You will be with me in paradise
Augustine called him, “Latro laudabilis et mirabilis,” that is to say, a thief to be praised and wondered at. He is among the most unknown and enigmatic characters in the Bible. He appears, unnamed, in one narrative alone, and everything we know about him fits into a few brief verses. He was a convicted and confessed criminal being executed along with another of his kind and, providentially, Jesus of Nazareth. In the six hours that the three of them hung on their respective crosses, two spiritual transactions were made. One resulting in despair and death and the other in hope and eternal life.

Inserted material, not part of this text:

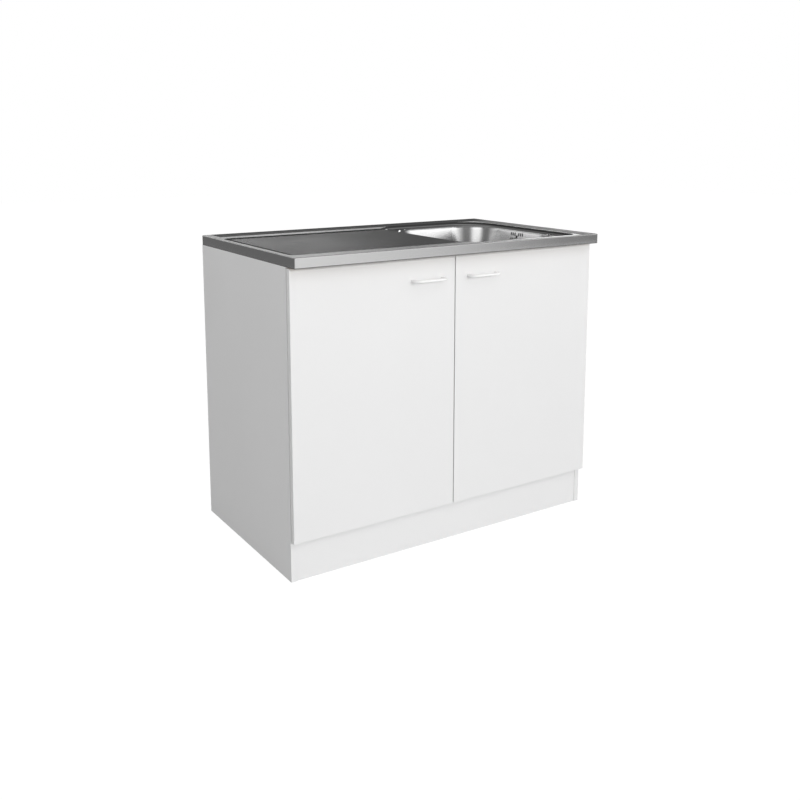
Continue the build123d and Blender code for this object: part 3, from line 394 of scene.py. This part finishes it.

As we approach Good Friday and Easter Sunday, we will examine the encounter between Jesus and these two criminals, and we’ll hear the gospel message of hope proclaimed unencumbered by anything but grace on God’s part and faith on ours. In the end, we’ll see that the whole thing is something to be praised and wondered at.
Message: You will be with me in paradise
Text: Luke 23:39-43
Harvest Bible Chapel
April 17, 2022
Heaven and Hell are not places far away.
He detested Jesus (Matthew 27:44; Luke 23:39)
…as you do (James 4:4; Romans 3:22b-23)
It is the glory of God not honoured; the holiness of God not reverenced; the greatness of God not admired; the power of God not praised; the truth of God not sought; the wisdom of God not esteemed; the beauty of God not treasured; the goodness of God not savored; the faithfulness of God not trusted; the promises of God not believed; the commandments of God not obeyed; the justice of God not respected; the wrath of God not feared; the grace of God not cherished; the presence of God not prized; the person of God not loved.
He appealed to Jesus (Luke 23:40-42)
…as you must (Romans 10:9; Acts 4:12)
He was saved by Jesus (Luke 23:43)
…as you may be (Romans 5:10; 1 Peter 1:3b-5)
If Jesus could save this unnamed criminal—and he did—he can save anyone; he can even save you.